> Description of the task
Output the entries verbatim, including every line.

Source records
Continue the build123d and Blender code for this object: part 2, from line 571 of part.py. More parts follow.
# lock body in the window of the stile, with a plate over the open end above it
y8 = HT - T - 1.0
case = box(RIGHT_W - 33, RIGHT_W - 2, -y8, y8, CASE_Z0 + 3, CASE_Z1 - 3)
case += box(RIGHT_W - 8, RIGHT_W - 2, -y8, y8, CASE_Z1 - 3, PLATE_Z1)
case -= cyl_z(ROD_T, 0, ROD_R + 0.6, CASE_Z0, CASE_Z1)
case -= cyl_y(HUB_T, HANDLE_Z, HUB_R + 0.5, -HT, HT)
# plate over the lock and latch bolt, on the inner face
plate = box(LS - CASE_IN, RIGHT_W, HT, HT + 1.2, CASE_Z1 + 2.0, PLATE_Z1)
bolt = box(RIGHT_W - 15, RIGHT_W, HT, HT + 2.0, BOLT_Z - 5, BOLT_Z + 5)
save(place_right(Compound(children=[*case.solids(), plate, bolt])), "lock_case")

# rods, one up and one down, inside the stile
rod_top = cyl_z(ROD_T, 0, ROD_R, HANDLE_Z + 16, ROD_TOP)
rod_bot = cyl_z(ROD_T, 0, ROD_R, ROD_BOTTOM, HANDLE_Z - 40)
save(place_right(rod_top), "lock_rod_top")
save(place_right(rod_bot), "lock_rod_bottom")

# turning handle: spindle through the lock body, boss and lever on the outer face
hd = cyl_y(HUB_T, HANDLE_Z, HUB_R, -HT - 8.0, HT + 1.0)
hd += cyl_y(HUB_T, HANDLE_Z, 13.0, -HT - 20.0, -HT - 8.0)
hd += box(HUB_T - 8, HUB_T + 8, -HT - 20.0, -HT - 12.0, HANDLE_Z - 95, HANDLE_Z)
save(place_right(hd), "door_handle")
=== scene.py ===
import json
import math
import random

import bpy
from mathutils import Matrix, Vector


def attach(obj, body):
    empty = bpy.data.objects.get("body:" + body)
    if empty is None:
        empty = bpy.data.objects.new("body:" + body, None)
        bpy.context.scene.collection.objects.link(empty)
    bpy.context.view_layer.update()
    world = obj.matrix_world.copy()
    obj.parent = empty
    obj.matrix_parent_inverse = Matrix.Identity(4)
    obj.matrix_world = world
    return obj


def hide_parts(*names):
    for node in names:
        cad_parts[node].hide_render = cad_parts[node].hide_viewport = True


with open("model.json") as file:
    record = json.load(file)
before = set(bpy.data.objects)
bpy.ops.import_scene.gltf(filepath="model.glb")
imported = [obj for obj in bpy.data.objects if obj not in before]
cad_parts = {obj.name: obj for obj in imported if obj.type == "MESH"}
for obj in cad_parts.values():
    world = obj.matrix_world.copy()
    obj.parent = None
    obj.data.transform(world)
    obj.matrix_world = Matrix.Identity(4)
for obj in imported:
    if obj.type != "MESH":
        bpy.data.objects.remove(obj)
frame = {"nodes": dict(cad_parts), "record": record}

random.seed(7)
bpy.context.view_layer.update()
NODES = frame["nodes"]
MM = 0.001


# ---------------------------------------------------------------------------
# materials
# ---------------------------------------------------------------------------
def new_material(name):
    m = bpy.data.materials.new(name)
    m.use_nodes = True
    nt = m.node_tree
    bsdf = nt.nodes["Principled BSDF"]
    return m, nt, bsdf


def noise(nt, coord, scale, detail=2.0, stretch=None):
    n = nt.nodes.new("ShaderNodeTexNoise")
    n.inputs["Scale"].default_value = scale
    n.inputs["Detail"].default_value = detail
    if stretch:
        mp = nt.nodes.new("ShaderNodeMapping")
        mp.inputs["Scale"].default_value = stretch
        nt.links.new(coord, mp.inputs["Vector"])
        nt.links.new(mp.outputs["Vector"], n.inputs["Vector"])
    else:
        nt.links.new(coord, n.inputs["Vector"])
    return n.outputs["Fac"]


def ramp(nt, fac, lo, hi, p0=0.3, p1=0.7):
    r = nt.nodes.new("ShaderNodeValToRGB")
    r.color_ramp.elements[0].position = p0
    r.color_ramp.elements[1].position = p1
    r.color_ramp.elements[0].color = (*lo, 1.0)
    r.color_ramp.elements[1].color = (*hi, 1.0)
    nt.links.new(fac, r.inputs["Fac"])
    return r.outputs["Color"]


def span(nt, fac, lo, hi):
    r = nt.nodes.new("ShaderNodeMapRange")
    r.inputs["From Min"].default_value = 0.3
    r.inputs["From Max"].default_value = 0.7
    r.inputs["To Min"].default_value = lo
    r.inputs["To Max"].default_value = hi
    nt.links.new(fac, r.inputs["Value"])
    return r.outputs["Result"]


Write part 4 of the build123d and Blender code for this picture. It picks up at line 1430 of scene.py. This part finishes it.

> Solution
Continue the build123d and Blender code for this object: part 2, from line 571 of part.py. More parts follow.
# lock body in the window of the stile, with a plate over the open end above it
y8 = HT - T - 1.0
case = box(RIGHT_W - 33, RIGHT_W - 2, -y8, y8, CASE_Z0 + 3, CASE_Z1 - 3)
case += box(RIGHT_W - 8, RIGHT_W - 2, -y8, y8, CASE_Z1 - 3, PLATE_Z1)
case -= cyl_z(ROD_T, 0, ROD_R + 0.6, CASE_Z0, CASE_Z1)
case -= cyl_y(HUB_T, HANDLE_Z, HUB_R + 0.5, -HT, HT)
# plate over the lock and latch bolt, on the inner face
plate = box(LS - CASE_IN, RIGHT_W, HT, HT + 1.2, CASE_Z1 + 2.0, PLATE_Z1)
bolt = box(RIGHT_W - 15, RIGHT_W, HT, HT + 2.0, BOLT_Z - 5, BOLT_Z + 5)
save(place_right(Compound(children=[*case.solids(), plate, bolt])), "lock_case")

# rods, one up and one down, inside the stile
rod_top = cyl_z(ROD_T, 0, ROD_R, HANDLE_Z + 16, ROD_TOP)
rod_bot = cyl_z(ROD_T, 0, ROD_R, ROD_BOTTOM, HANDLE_Z - 40)
save(place_right(rod_top), "lock_rod_top")
save(place_right(rod_bot), "lock_rod_bottom")

# turning handle: spindle through the lock body, boss and lever on the outer face
hd = cyl_y(HUB_T, HANDLE_Z, HUB_R, -HT - 8.0, HT + 1.0)
hd += cyl_y(HUB_T, HANDLE_Z, 13.0, -HT - 20.0, -HT - 8.0)
hd += box(HUB_T - 8, HUB_T + 8, -HT - 20.0, -HT - 12.0, HANDLE_Z - 95, HANDLE_Z)
save(place_right(hd), "door_handle")
=== scene.py ===
import json
import math
import random

import bpy
from mathutils import Matrix, Vector


def attach(obj, body):
    empty = bpy.data.objects.get("body:" + body)
    if empty is None:
        empty = bpy.data.objects.new("body:" + body, None)
        bpy.context.scene.collection.objects.link(empty)
    bpy.context.view_layer.update()
    world = obj.matrix_world.copy()
    obj.parent = empty
    obj.matrix_parent_inverse = Matrix.Identity(4)
    obj.matrix_world = world
    return obj


def hide_parts(*names):
    for node in names:
        cad_parts[node].hide_render = cad_parts[node].hide_viewport = True


with open("model.json") as file:
    record = json.load(file)
before = set(bpy.data.objects)
bpy.ops.import_scene.gltf(filepath="model.glb")
imported = [obj for obj in bpy.data.objects if obj not in before]
cad_parts = {obj.name: obj for obj in imported if obj.type == "MESH"}
for obj in cad_parts.values():
    world = obj.matrix_world.copy()
    obj.parent = None
    obj.data.transform(world)
    obj.matrix_world = Matrix.Identity(4)
for obj in imported:
    if obj.type != "MESH":
        bpy.data.objects.remove(obj)
frame = {"nodes": dict(cad_parts), "record": record}

random.seed(7)
bpy.context.view_layer.update()
NODES = frame["nodes"]
MM = 0.001


# ---------------------------------------------------------------------------
# materials
# ---------------------------------------------------------------------------
def new_material(name):
    m = bpy.data.materials.new(name)
    m.use_nodes = True
    nt = m.node_tree
    bsdf = nt.nodes["Principled BSDF"]
    return m, nt, bsdf


def noise(nt, coord, scale, detail=2.0, stretch=None):
    n = nt.nodes.new("ShaderNodeTexNoise")
    n.inputs["Scale"].default_value = scale
    n.inputs["Detail"].default_value = detail
    if stretch:
        mp = nt.nodes.new("ShaderNodeMapping")
        mp.inputs["Scale"].default_value = stretch
        nt.links.new(coord, mp.inputs["Vector"])
        nt.links.new(mp.outputs["Vector"], n.inputs["Vector"])
    else:
        nt.links.new(coord, n.inputs["Vector"])
    return n.outputs["Fac"]


def ramp(nt, fac, lo, hi, p0=0.3, p1=0.7):
    r = nt.nodes.new("ShaderNodeValToRGB")
    r.color_ramp.elements[0].position = p0
    r.color_ramp.elements[1].position = p1
    r.color_ramp.elements[0].color = (*lo, 1.0)
    r.color_ramp.elements[1].color = (*hi, 1.0)
    nt.links.new(fac, r.inputs["Fac"])
    return r.outputs["Color"]


def span(nt, fac, lo, hi):
    r = nt.nodes.new("ShaderNodeMapRange")
    r.inputs["From Min"].default_value = 0.3
    r.inputs["From Max"].default_value = 0.7
    r.inputs["To Min"].default_value = lo
    r.inputs["To Max"].default_value = hi
    nt.links.new(fac, r.inputs["Value"])
    return r.outputs["Result"]


Write part 4 of the build123d and Blender code for this picture. It picks up at line 1430 of scene.py. This part finishes it.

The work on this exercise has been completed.